═════ EXERCISE DATA ═════
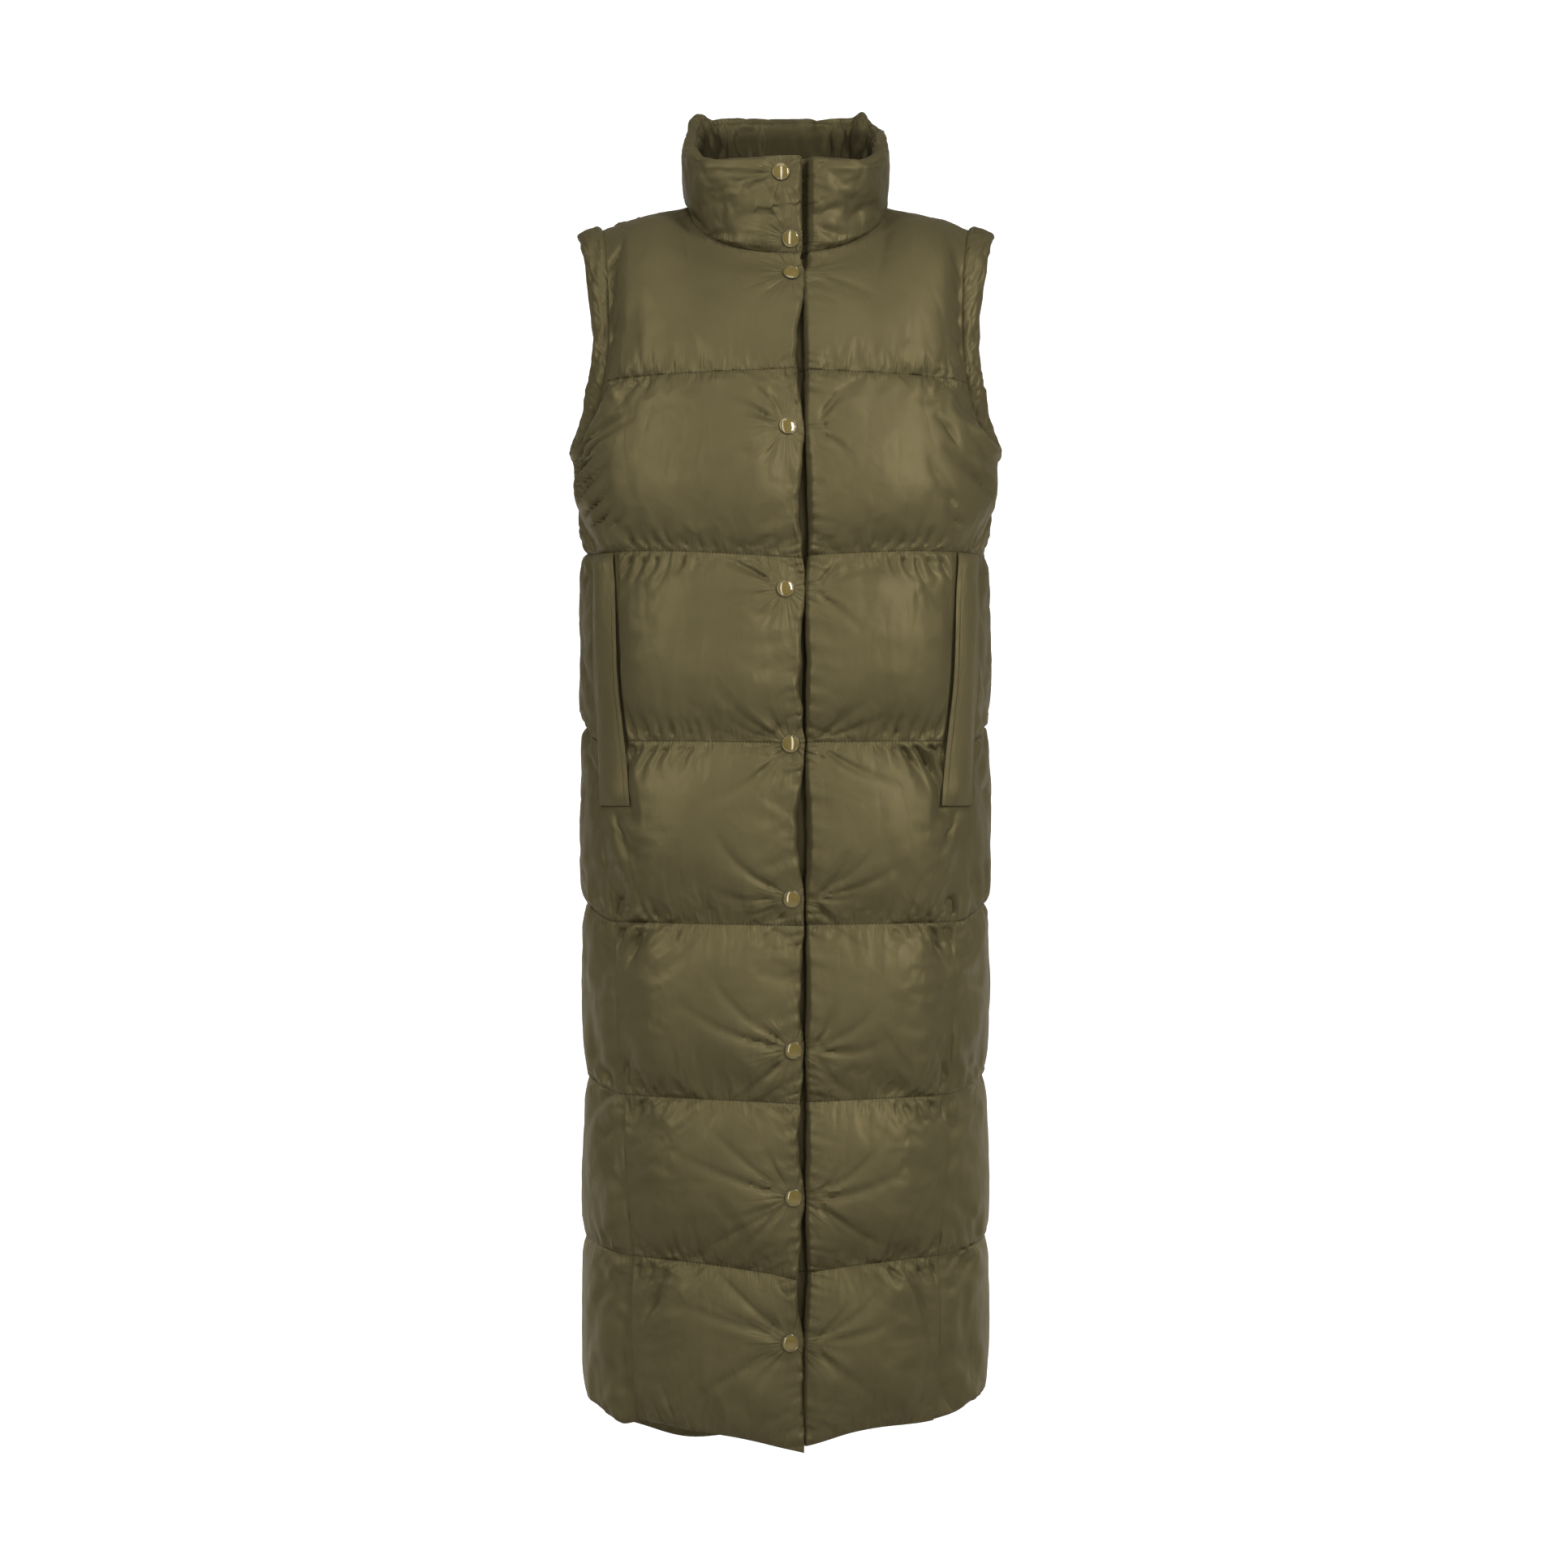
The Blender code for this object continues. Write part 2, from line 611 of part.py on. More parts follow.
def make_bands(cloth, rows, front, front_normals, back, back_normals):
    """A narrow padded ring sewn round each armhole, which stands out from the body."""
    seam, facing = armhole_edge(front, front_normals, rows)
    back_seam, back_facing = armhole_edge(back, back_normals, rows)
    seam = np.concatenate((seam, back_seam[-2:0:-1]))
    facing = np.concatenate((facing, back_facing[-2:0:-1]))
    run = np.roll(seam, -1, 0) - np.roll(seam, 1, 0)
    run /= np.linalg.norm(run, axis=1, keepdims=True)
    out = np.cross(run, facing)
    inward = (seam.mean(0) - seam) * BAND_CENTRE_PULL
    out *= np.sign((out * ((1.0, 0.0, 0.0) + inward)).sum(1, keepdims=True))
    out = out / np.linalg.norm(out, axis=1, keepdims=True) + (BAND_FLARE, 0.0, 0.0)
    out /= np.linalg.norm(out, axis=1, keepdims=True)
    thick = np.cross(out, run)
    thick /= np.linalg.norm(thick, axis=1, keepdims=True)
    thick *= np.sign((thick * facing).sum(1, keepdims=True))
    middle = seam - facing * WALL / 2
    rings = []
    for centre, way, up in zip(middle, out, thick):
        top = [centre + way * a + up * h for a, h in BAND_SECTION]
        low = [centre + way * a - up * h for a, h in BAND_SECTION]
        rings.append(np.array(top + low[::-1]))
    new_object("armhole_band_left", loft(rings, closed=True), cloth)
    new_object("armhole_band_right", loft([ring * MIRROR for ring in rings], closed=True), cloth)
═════
═════ EXERCISE DATA ═════
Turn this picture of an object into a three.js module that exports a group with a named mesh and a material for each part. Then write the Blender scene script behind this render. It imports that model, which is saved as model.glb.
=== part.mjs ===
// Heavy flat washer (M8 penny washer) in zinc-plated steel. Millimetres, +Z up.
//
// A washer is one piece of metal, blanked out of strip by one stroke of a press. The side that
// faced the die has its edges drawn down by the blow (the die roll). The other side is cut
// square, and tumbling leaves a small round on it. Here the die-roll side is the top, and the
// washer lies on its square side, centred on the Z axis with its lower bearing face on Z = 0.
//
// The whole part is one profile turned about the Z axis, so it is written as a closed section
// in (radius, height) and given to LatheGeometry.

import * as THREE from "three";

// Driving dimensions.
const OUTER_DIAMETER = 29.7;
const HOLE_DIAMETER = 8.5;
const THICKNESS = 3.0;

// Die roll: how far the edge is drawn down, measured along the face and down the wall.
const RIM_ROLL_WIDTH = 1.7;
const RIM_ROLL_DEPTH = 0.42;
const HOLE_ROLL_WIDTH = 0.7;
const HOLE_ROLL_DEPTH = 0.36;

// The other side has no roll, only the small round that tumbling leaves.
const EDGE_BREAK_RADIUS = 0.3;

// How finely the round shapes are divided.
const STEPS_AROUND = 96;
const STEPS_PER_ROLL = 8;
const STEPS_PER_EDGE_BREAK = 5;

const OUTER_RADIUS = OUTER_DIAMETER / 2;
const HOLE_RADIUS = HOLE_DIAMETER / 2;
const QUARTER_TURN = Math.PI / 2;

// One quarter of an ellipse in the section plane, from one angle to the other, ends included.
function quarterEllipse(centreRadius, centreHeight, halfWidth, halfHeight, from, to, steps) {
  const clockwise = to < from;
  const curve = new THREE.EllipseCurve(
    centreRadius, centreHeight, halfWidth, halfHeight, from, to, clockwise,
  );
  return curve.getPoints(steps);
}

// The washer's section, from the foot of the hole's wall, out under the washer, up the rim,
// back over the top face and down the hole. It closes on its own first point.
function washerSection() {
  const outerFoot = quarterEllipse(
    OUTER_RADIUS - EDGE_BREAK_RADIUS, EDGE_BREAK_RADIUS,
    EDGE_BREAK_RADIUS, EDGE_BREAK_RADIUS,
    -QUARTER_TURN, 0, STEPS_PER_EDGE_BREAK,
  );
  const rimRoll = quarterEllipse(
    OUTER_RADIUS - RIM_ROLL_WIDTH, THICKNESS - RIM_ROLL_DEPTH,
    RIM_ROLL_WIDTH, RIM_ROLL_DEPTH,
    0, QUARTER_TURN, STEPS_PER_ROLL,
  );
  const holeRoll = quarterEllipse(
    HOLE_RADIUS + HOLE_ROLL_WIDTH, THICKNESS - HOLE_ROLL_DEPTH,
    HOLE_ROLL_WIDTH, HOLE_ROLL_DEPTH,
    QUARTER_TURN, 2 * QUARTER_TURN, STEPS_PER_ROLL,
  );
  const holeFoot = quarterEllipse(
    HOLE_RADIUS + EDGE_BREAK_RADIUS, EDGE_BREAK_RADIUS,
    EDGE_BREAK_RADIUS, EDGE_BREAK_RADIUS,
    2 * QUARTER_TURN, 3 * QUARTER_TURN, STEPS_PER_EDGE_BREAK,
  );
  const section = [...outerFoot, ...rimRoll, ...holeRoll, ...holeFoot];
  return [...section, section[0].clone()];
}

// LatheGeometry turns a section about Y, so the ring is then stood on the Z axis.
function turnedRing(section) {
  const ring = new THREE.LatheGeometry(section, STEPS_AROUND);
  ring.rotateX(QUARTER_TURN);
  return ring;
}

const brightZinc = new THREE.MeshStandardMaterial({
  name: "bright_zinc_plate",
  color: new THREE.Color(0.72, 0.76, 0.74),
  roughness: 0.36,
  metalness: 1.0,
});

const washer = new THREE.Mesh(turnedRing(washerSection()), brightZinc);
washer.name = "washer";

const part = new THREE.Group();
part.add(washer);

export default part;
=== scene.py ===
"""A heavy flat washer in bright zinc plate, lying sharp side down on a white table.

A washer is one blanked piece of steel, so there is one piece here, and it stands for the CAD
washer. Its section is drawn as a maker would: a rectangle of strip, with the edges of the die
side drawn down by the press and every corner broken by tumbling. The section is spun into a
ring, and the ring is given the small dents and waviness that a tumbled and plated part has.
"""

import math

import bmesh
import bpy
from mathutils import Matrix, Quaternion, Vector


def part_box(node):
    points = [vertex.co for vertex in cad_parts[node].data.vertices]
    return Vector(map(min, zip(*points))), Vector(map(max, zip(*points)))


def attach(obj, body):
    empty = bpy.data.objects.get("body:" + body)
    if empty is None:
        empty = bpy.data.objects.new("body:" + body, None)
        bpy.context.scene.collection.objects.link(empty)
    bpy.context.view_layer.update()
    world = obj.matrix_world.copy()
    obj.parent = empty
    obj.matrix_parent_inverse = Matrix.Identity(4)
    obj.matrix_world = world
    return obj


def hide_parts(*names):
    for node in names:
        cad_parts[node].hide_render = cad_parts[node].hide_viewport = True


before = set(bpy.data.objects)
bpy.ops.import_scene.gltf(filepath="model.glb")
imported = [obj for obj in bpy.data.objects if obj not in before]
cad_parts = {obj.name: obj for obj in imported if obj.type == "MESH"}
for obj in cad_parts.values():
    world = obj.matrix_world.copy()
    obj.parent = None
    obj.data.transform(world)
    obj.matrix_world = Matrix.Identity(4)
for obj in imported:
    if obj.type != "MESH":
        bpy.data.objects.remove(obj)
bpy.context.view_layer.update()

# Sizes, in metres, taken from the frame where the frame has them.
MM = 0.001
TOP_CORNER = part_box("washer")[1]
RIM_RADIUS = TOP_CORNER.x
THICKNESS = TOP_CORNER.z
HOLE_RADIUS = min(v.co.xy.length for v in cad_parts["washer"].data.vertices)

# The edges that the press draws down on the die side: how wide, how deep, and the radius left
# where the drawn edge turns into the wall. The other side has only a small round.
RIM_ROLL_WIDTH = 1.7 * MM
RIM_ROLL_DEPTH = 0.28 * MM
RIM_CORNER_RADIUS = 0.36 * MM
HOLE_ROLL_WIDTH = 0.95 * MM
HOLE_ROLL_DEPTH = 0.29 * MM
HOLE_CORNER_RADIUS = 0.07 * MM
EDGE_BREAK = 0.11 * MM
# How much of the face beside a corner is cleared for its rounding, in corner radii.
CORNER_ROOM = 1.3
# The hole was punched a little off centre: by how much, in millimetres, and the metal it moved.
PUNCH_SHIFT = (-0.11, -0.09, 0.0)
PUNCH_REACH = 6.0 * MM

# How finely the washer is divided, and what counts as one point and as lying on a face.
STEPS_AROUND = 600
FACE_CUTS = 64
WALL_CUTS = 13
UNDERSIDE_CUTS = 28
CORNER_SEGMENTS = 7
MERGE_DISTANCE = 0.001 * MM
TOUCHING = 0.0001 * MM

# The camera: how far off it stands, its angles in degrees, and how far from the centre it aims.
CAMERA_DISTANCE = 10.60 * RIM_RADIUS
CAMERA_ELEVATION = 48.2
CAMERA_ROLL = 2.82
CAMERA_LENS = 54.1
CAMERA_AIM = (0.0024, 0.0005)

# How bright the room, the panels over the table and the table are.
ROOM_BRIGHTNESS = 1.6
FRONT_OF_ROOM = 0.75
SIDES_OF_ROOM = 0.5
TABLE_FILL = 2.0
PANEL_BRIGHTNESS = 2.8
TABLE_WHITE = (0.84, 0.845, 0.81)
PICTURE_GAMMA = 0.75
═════
• _WHAT YOU NEED TO DO_: Repeat exactly the lines from the one containing "bpy.data.objects.remove(obj)" through the one containing "TOUCHING = 0.0001 * MM", both included, and nothing else.

• _EXERCISE RESULT_:
        bpy.data.objects.remove(obj)
bpy.context.view_layer.update()

# Sizes, in metres, taken from the frame where the frame has them.
MM = 0.001
TOP_CORNER = part_box("washer")[1]
RIM_RADIUS = TOP_CORNER.x
THICKNESS = TOP_CORNER.z
HOLE_RADIUS = min(v.co.xy.length for v in cad_parts["washer"].data.vertices)

# The edges that the press draws down on the die side: how wide, how deep, and the radius left
# where the drawn edge turns into the wall. The other side has only a small round.
RIM_ROLL_WIDTH = 1.7 * MM
RIM_ROLL_DEPTH = 0.28 * MM
RIM_CORNER_RADIUS = 0.36 * MM
HOLE_ROLL_WIDTH = 0.95 * MM
HOLE_ROLL_DEPTH = 0.29 * MM
HOLE_CORNER_RADIUS = 0.07 * MM
EDGE_BREAK = 0.11 * MM
# How much of the face beside a corner is cleared for its rounding, in corner radii.
CORNER_ROOM = 1.3
# The hole was punched a little off centre: by how much, in millimetres, and the metal it moved.
PUNCH_SHIFT = (-0.11, -0.09, 0.0)
PUNCH_REACH = 6.0 * MM

# How finely the washer is divided, and what counts as one point and as lying on a face.
STEPS_AROUND = 600
FACE_CUTS = 64
WALL_CUTS = 13
UNDERSIDE_CUTS = 28
CORNER_SEGMENTS = 7
MERGE_DISTANCE = 0.001 * MM
TOUCHING = 0.0001 * MM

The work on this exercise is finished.